On the conservative end, in 2010, Simon Heffer’s notoriously intolerant Strictly English says:

hopefully, has been extracted from its correct usage […] What the writer meant was “it is to be hoped,” “I hope,” or “one hopes” […] This tiresome usage is now so ubiquitous that those who object to it are sometimes dismissed as pedants. It remains wrong, and only a barbarous writer with a low estimation of his readers would try to pass it off as respectable prose.

Despite corpus evidence, which shows that about 75% of all uses of hopefully are actually used to convey the attitude “it is to be hoped,” Heffer considers the use simply wrong, and blames American influence in British English for it.
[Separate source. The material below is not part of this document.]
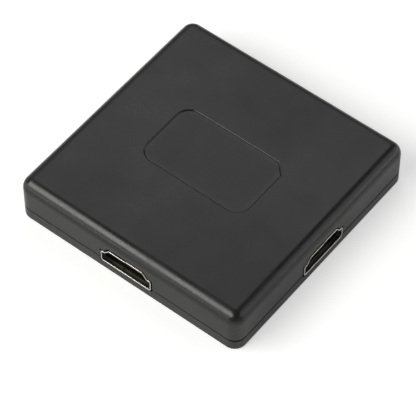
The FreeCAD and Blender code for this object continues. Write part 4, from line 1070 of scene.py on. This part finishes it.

In Grammar Girl’s Quick and Dirty Tips for Better Writing (2008), Grammar Girl Mignon Fogarty gives advice that is both factual and strategic:

Although it isn’t wrong, don’t start a sentence with hopefully—too many people believe it’s wrong.

The HUGE database contains similar levels of detail for 122 other usage issues throughout the ages, including data: singular vs. plural; different to, from or than; they as a gender-neutral singular pronoun; and could of for could have. Although describing them all here would be a book in itself, more on these types of issues and how we made the database can be found at the project blog, Bridging the Unbridgeable: linguists, prescriptivists and the general public.

One of the general issues that we’ve noticed in creating HUGE is that newer usage guides tend to discuss a greater number of usage problems than older ones do. This suggests that more usage problems are “discovered” than disappear, either by being “forgotten” about or resolved. Furthermore, the database mainly contains usage problems relating to grammatical issues rather than word-choice or spelling. It seems then, that grammatical issues don’t easily “go out of fashion,” something that happens more easily with problems of word choice, spelling or pronunciation. The number of problems probably increases because writers of usage guides base themselves on existing guides and grammars, and add their pet peeves. What also plays a role is that usage guides continue to mention specific usage items, even if just to mention that they are no longer problematic—although if you have to explicitly mention that something is no longer an issue, it clearly still is.

Like the linguist Anne Curzan, whose TEDx talk asks us to critically examine who’s making a dictionary just as we would consider the author of any other text, HUGE shows us how even published advice-givers aren’t a monolith. What we consider “standard English” changes from decade to decade, and the source of a usage guide can be a well-balanced panel of experts, some crank who just gets hilariously angry about how kids talk these days, or anyone in between.

*Correction: August 7, 2014. This post originally misspelled Follett.